15. Failure to Accept Delivery
No liability attaches to us for failure to accept deliveries due to unforeseen circumstances beyond our control (Acts of God, flood, strikes, lockouts, transportation embargoes, etc.).
16. Demurrage
Any demurrage/similar charges accrued due to Supplier not booking goods per our instructions or late delivery of railway/courier receipts shall be borne by the Supplier.

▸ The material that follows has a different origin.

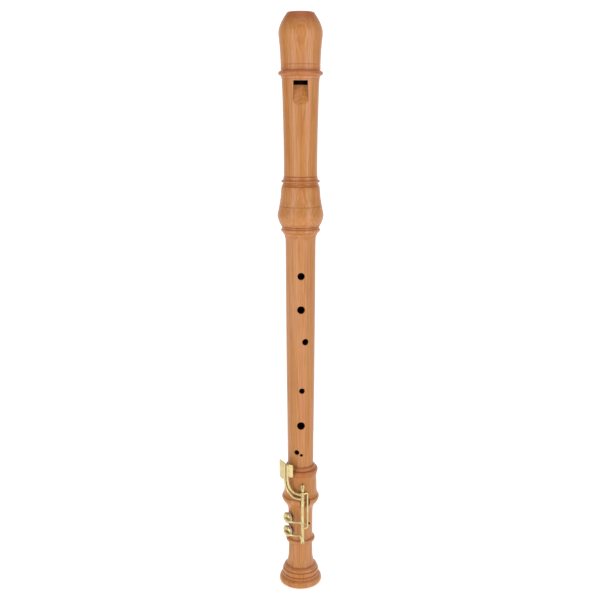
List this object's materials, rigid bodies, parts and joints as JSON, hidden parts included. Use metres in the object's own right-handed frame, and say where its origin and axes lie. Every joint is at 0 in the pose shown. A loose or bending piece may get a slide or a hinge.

17. Invoice & GST Compliance
All invoices must include full particulars (PO number/date, instructions) with E-Way bill & E-Invoice where applicable. Vendor shall issue GST-compliant tax invoices per Rule 46 of CGST Act, 2017 (with our GSTINs, HSNs, tax, etc.), report them in GSTR-1 for the month of supply, and deposit relevant tax. Any failure/mistakes leading to denial/reversal of our input tax credit entitles us to recover such amount (including interest/penalties). Where e-invoices are mandated, we only accept invoices with IRN and QR code as per GST provisions.
18. Packing
Consignments must be sufficiently/properly packed; breakage/loss due to improper packing is on your account. No packing/forwarding/delivery charges are allowed unless confirmed in writing.
19. Amendment
Any alterations/modifications/extensions/variations or other changes to this order are invalid unless confirmed by us in writing.
20. Jurisdiction
This contract is deemed entered into at Delhi, India; only competent courts within Delhi have jurisdiction over claims/damages arising out of this contract.
21. Safety
Transporters must follow instructions and all safety regulations as communicated by Company Security from time to time.
22. Prohibited Items
All tobacco products, cigarettes, chewing gum, cameras, mobile phones with camera, USB memory sticks, and other recordable devices.